For instance, after MONTHS of indecisiveness about a new laptop, I bought a MacBook Pro today.  I've had my old, trusty Dell for 8 years!  The sound card is blown, so I can't watch Netflix from it, or take a class, should I finally decide what sort of classes to take, and on Friday the joint of the screen to the keyboard split in half.  Truth be told, my dad actually got me to walk out the door and commit to the purchase.  I had initially called him because I was pretty sure he'd talk me out of it, or into buying something less expensive.  But no! He surprised me and told me to get off the phone, walk up the street and "buy the damned thing, already!".

My second decision of the weekend involved an (almost) decision of finally committing to making the commitment to becoming an accredited coach.  I'm speaking to someone tomorrow about the actual game plan and courses, but I've toyed with this idea for numerous years.  I've really always wanted to do this, and perhaps this is the time to get my ass moving and do something about it.  I'm so tired of getting great ideas, then proceeding to talk myself out of them little by little.  I'm constantly convincing myself the plan won't work, or I can't afford it, or the plethora of other excuses.

No more! I've told just 3 people about this decision and each one of them told me they think I'd be super successful and great at coaching.  So, that's that!  I'm ready to get going on this.  No better time than the present to get started on being happy!


7.09.2014

Long Time, No See

Wow, over three years since my last post.  I think the blog title still fits.  There is so much going on in my head, I thought it might be helpful to get it out on *paper*.

I think my career is the biggest obstacle in my life right now.  When I was in DC, all I knew is that I would eventually move back to NYC. I LOVED my job, but I felt like I was not living where I was "supposed to be".  I was wrong. And because of that, I completely sabotaged my job.  Which seems to be a running theme with great things in my life.

You would think after XX number of years on this earth, and countless readings of the cliche, that I would KNOW that the grass is RARELY greener on the other side.  That held true in this instance.
I moved back to NYC and took a filler job while I searched for my perfect path.  I turned down 3 positions that might have fit well to take something I thought would be my future.  I quickly realized I was spiraling down into, well, depths that I did NOT want to be swimming in.  Every day is now a struggle.  Sundays are filled with anxiety and feelings of dread.  You know, that pit deep in your stomach where you aren't sure if you want to eat or throw up?

So now I'm at a crossroads.  There are options, but because my self-confidence is just this side of shot, my risk tolerance is low.  I have gained so many skills in my line of work over the years, that it has been a huge challenge to figure out a specific path to take.  IT? Real estate? Coaching?

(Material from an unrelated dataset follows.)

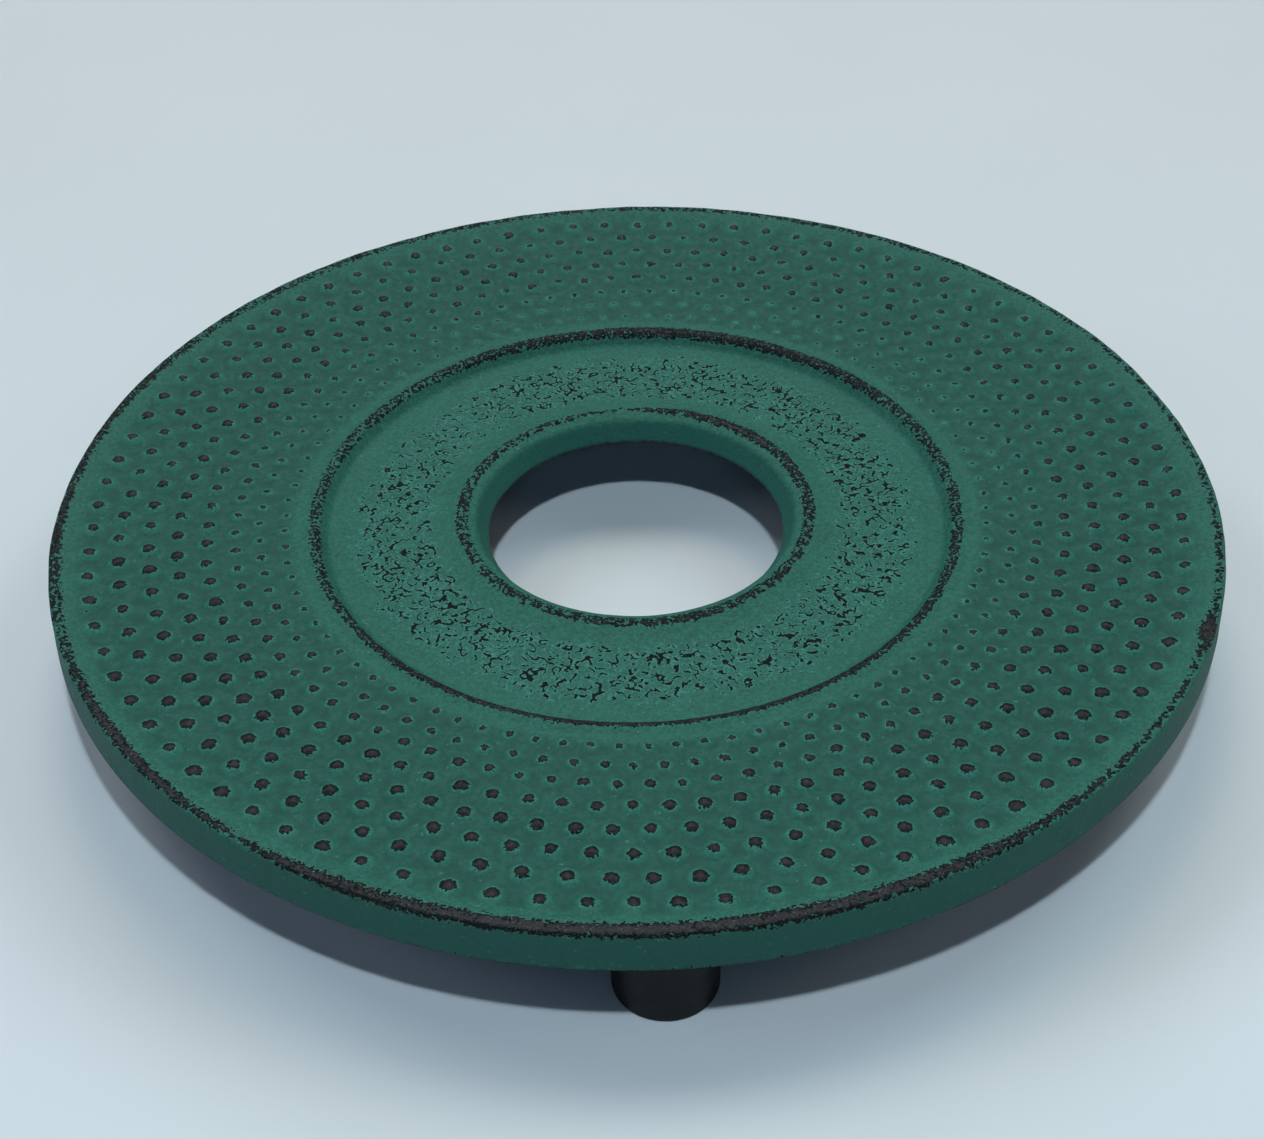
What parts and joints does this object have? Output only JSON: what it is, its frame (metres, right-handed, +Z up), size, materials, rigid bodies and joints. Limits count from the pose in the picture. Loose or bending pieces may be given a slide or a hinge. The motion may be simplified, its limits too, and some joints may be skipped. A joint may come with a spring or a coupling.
{
  "type": "teapot trivet",
  "caption": "Round cast-iron teapot trivet with staggered rings of hobnails, a raised ring, a hole with a worn collar in the middle and rubber feet.",
  "frame": {"origin": "on the tabletop, under the centre of the hole", "axes": "+Z up, along the axis of the hole; the front foot is on the -Y side"},
  "size_m": [0.1504, 0.1504, 0.0165],
  "materials": {
    "painted_iron": "satin green paint, worn to bare iron on the hobnails, the raised ring and the rim",
    "foot_rubber": "matt black"
  },
  "bodies": {
    "root": {"trivet_plate": "painted_iron", "rubber_foot_1": "foot_rubber", "rubber_foot_2": "foot_rubber", "rubber_foot_3": "foot_rubber"}
  },
  "joints": []
}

That last one... I've been thinking about it for about 7 years now.  It seems right that I should look into it more.

I just finished taking the Gallup StrengthsFinder 2.0 assessment and read the book.  It's been incredibly helpful, but now I want to delve deeper.

I think I'm going to close out for now, but I'm going to be taking up writing more, there's so much I want to get out of my head and onto the screen.